Özellikle gençlik çağında evladı olan ebeveynler için çok özel bulduğum bir not eklemek istedim, tatil planlarına eklemek isterler belki diye düşünüp…
Son zamanlarda Netflix’te bir dizi ile karşılaştım. Özellikle gençlik dizi ve filmlerini takip ettiğimden, onların gelişim süreçleri ve aileleri ile ilgili iletişimlerine yönelik gözlemler yaptığımdan gençlik dizisi olarak etiketlenmiş bu dört sezonluk dizinin adı çok ilgimi çekti: “Ölmek İçin On Üç Sebep”…
Cinsel taciz, madde bağımlılığı, intihar, psikolojik diğer problemlere yönelik pek çok konuyu olabilecek en gerçekçi üslupla gençlerin perspektifinden sunuyor bize. Bu, insanı gerçekten derinden etkiliyor. Birbiriyle zincir hâlinde sunulan tüm olayların başlangıcının esasında evinde görmezden gelinen, zorbalıklara, tecavüze uğrayan çocuklardan birinin bütün yaşam arzusunu kaybederek intihar etmesi olduğu gerçeği gerçekten izleyici için inanılmaz bir süreci başlatıyor. Dizi Amerikan yapımı olduğundan böyle şeyler “Bizim kültürümüzde yok!”diyerek işin içinden çıkarsanız, çok yanılırsınız diye düşünüyorum. Diziye bir bütün olarak bakıp dört sezonun sonunda elimizdeki o kocaman mesaja odaklanabilmeyi tavsiye ediyorum.
Bu yazımda dizinin detaylarına ya da olaylar zincirine girmekten ziyade dizinin kurgusu dışında müthiş bir uygulaması olduğundan söz etmek istiyorum. İzlenen her şeyin gerçekçi hikayeler olduğundan söz edilirken, belki benzer durumu yaşamışlarsa diye gençlere diziyi bir yetişkin/aile/destek olabilecek biri ile izlemeleri tavsiye ediliyor ve hatta izleyicilere yardıma ihtiyaç hissetmeleri hâlinde ulaşmalarının mümkün olduğu bir forum da sunuluyor.
Bu kitap uyarlaması olan dizide ilgi çekici bambaşka bir konu var. Kitap okuyucularının “memnun olmadıkları” ancak esasında bizlere tam da ihtiyacımız olanı sunan bir taraf var: Ailelerin konularla iç içe verilmesi… Bu anlamda dizinin hitap ettiği kitle göz önünde bulundurulduğunda aileler kesinlikle birinci sırada geliyor, sonra eğitimciler ve en son -belki-gençler…
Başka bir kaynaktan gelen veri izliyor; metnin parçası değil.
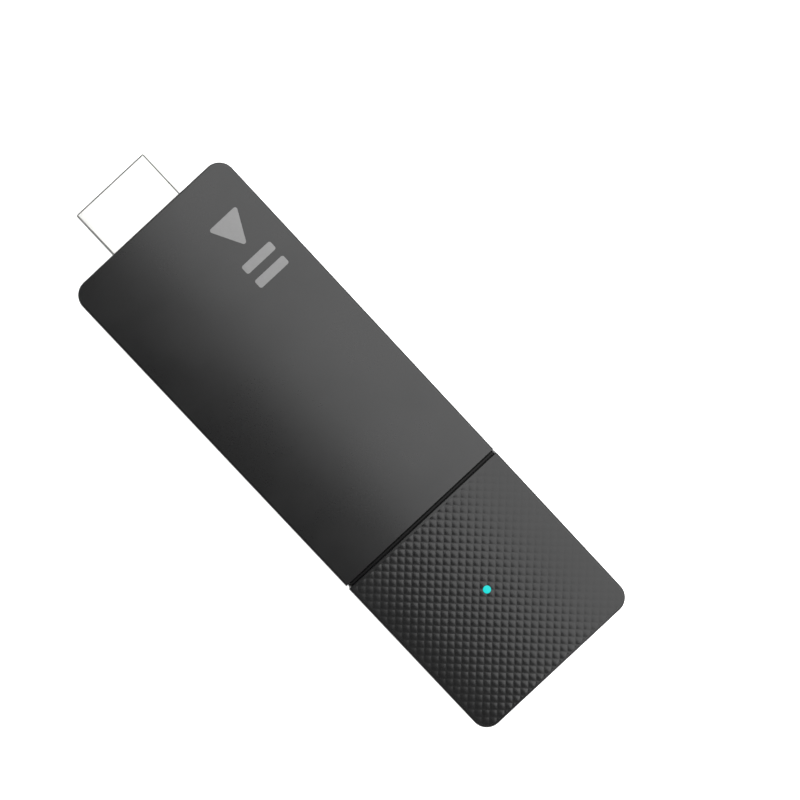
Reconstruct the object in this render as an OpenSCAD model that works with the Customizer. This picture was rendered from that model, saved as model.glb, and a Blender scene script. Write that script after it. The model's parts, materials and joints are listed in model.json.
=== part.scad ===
// Streaming media stick: a flat two-part case with a textured cap at the rear, a video plug at the
// front, a power inlet in the rear wall, and the board and radio that the case holds.
// +Y runs along the case towards the plug, +X to its right, +Z out of its top face.
// The origin is the centre of the bottom of the whole object's box, plug included.

/* [Case] */
// Length of the case, without the plug
body_l = 91.6; // [91:0.2:95]
// Width of the case
body_w = 30.5; // [30:0.1:32]
// Height of the case
body_h = 13.2; // [13.2:0.1:14]
// Radius of the four upright corners
corner_r = 2.6; // [2.6:0.1:3.6]
// Radius of the edge round the top face
top_edge_r = 0.4; // [0.3:0.05:0.6]
// Radius of the edge round the bottom face
bottom_edge_r = 0.9; // [0.7:0.1:1.1]
// Thickness of the side and end walls
wall = 1.3; // [1.2:0.1:1.4]
// Thickness of the roof and the floor
skin = 1.2; // [1.1:0.1:1.3]
// Height of the shadow line between the two covers
part_gap = 0.1; // [0.05:0.05:0.2]

/* [Seam and cap] */
// Length of the smooth front section
front_l = 60.3; // [60:0.1:61]
// Width of the groove between the covers and the cap
groove_w = 0.6; // [0.6:0.05:1.1]
// Width of the bead that stands in the groove
bead_w = 0.25; // [0.2:0.05:0.4]
// Depth of the bead's crown below the case surface
bead_drop = 0.3; // [0.2:0.05:0.5]
// Depth of the collar's rim beside the bead, below the case surface
rim_drop = 0.6; // [0.5:0.05:0.9]
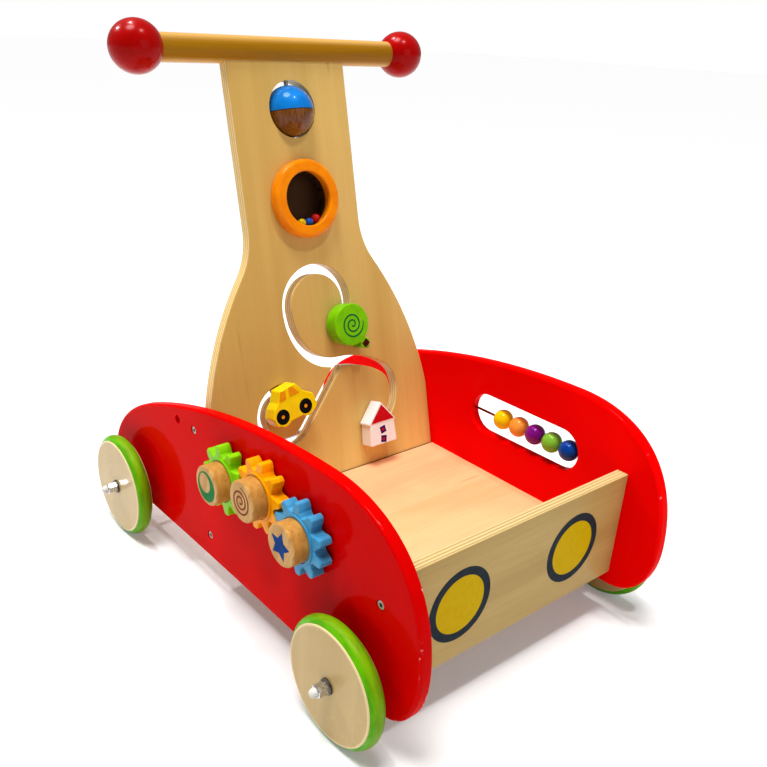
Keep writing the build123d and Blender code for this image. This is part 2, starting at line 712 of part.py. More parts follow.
# ---- Write every node ----------------------------------------------------------------------------------------------------
def build_nodes():
    sides = {"gear_side": -1, "bead_side": 1}
    axles = {"front": FRONT_AXLE_Y, "rear": REAR_AXLE_Y}
    nodes = {
        "back_board": back_board(),
        "floor_panel": floor_panel(),
        "front_panel": front_panel(),
        "handle_bar": handle_bar(),
        "handle_pegs": Compound(children=[on_board(handle_peg_local(x)) for x in (-PEG_X, PEG_X)]),
        "wheel_spacers": wheel_spacers(),
        "axle_washers": axle_washers(),
        "axle_nuts": axle_nuts(),
        "axle_caps": axle_caps(),
        "gear_pins": gear_pins(),
        "bead_rod": bead_rod_solid(),
        "spinner_ball": spinner_ball(),
        "spinner_rod": on_board(spinner_rod_local()),
        "rattle_ring": rattle_ring(),
        "rattle_window": rattle_window(),
        "rattle_back_cover": rattle_back_cover(),
        "rattle_bead_yellow": rattle_beads([(-101, -0.6)]),
        "rattle_bead_blue": rattle_beads([(-79, -0.6)]),
        "rattle_bead_red": rattle_beads([(-57, -0.6)]),
    }
    for name, side in sides.items():
        nodes[f"{name}_panel"] = side_panel(side)
        nodes[f"{name}_panel_screws"] = panel_screws(side)
        nodes[f"{name}_handle_ball"] = handle_ball(side)
        for end, y in axles.items():
            nodes[f"{end}_wheel_{name}"] = wheel_plane(side, y) * wheel_disc()
            nodes[f"{end}_tyre_{name}"] = wheel_plane(side, y) * tyre()
    for end, y in axles.items():
        nodes[f"{end}_axle"] = axle(y)
    for index, (colour, phase) in enumerate(zip(("green", "orange", "blue"), gear_phases())):
        nodes[f"{colour}_gear"] = gear_plane(index) * (Rot(0, 0, phase) * gear())
        nodes[f"{colour}_gear_knob"] = gear_plane(index) * gear_knob()
    for index, colour in enumerate(("blue", "green", "purple", "orange", "yellow")):
        nodes[f"{colour}_bead"] = bead(index)
    toys = {
        "balloon": (balloon_face(), on_loop(LOOP_TOP, BALLOON_AT)),
        "house": (house_face(), on_loop(LOOP_RIGHT, HOUSE_AT)),
        "car": (car_face(), on_loop(LOOP_LEFT, CAR_AT)),
    }
    for name, (face, at) in toys.items():
        nodes[f"{name}_block"] = toy_block(face, at)
        nodes[f"{name}_peg"] = track_peg(at)
    return nodes


os.makedirs("parts", exist_ok=True)
for node, solid in build_nodes().items():
    export_step(solid, f"parts/{node}.step")
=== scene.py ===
import json
from math import cos, pi, radians, sin

import bpy
from mathutils import Matrix, Vector


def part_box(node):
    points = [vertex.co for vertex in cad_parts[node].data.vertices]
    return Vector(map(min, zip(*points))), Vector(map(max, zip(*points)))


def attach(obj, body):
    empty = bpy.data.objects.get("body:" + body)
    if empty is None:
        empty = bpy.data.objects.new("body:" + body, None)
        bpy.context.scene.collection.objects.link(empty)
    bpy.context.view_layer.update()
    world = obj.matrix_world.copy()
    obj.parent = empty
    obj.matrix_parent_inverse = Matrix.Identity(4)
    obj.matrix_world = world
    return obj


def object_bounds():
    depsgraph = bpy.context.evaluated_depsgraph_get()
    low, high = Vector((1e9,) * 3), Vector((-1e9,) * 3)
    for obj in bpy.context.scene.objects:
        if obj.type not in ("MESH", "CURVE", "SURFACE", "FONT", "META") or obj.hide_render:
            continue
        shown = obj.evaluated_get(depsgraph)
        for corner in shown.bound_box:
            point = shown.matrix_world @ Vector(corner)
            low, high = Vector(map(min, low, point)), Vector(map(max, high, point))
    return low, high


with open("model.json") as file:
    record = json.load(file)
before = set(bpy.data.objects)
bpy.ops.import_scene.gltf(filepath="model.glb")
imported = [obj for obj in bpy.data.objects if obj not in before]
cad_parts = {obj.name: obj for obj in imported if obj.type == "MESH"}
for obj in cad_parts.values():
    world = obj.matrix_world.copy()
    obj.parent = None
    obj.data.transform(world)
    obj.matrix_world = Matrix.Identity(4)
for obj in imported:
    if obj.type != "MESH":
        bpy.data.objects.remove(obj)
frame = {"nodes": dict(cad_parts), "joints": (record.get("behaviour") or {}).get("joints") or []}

MM = 0.001
CAD_LOW, CAD_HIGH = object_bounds()
NODES = frame["nodes"]
JOINTS = {joint["name"]: joint for joint in frame["joints"]}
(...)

Yaşamın bizleri sürüklediği yoğunluk içinde özellikle gençlik çağındaki çocuklara olması gerekenden daha az zaman ayırınca neler olabileceğini, evimizde bütün acılarıyla, git gelleriyle, problemleri ve çıkmazlarıyla yaşayan o gerçek dünyaya uyum sağlamaya çalışan güzelim ergenlerin hâlini ebeveynlere apaçık göstermesi bakımından izlemeye değer bulduğum, hiç ummadığınız şeylerin onlar için ne kadar büyük dertler hâline geldiğini hatırlatan özel bir çalışma…
Her yapım gibi eleştiriye açık pek çok yanı olan bir dizi olarak görebilirsiniz ancak anne babalığın nasıl olmaması gerektiğini çok farklı bir yoldan anlatan ilginç ve biraz ürkütücü ama en çok düşündürücü bir dizi olduğu konusunda hemfikir olacağımızdan eminim!